● **Prompt**: Write out the complete material exactly as it stands.

● **Dataset section**:
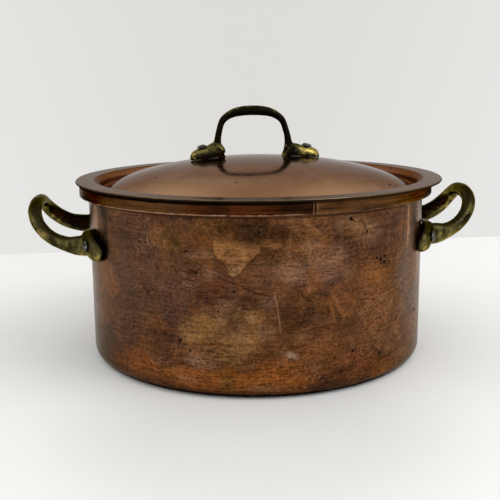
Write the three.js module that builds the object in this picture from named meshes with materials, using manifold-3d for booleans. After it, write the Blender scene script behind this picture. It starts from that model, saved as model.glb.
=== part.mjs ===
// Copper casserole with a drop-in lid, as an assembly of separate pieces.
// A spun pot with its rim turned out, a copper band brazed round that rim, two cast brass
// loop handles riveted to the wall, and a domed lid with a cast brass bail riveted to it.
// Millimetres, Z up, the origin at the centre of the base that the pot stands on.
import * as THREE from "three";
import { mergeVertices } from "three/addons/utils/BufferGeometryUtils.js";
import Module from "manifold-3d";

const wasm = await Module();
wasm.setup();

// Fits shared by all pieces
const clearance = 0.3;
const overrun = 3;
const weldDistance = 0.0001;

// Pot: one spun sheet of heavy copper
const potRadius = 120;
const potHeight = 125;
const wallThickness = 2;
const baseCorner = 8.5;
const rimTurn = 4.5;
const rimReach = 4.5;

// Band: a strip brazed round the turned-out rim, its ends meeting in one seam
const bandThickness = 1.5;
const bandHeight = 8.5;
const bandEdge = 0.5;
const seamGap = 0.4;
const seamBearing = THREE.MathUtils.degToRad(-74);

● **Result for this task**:
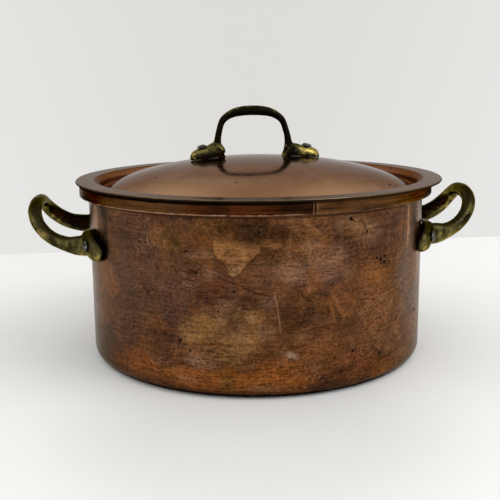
Write the three.js module that builds the object in this picture from named meshes with materials, using manifold-3d for booleans. After it, write the Blender scene script behind this picture. It starts from that model, saved as model.glb.
=== part.mjs ===
// Copper casserole with a drop-in lid, as an assembly of separate pieces.
// A spun pot with its rim turned out, a copper band brazed round that rim, two cast brass
// loop handles riveted to the wall, and a domed lid with a cast brass bail riveted to it.
// Millimetres, Z up, the origin at the centre of the base that the pot stands on.
import * as THREE from "three";
import { mergeVertices } from "three/addons/utils/BufferGeometryUtils.js";
import Module from "manifold-3d";

const wasm = await Module();
wasm.setup();

// Fits shared by all pieces
const clearance = 0.3;
const overrun = 3;
const weldDistance = 0.0001;

// Pot: one spun sheet of heavy copper
const potRadius = 120;
const potHeight = 125;
const wallThickness = 2;
const baseCorner = 8.5;
const rimTurn = 4.5;
const rimReach = 4.5;

// Band: a strip brazed round the turned-out rim, its ends meeting in one seam
const bandThickness = 1.5;
const bandHeight = 8.5;
const bandEdge = 0.5;
const seamGap = 0.4;
const seamBearing = THREE.MathUtils.degToRad(-74);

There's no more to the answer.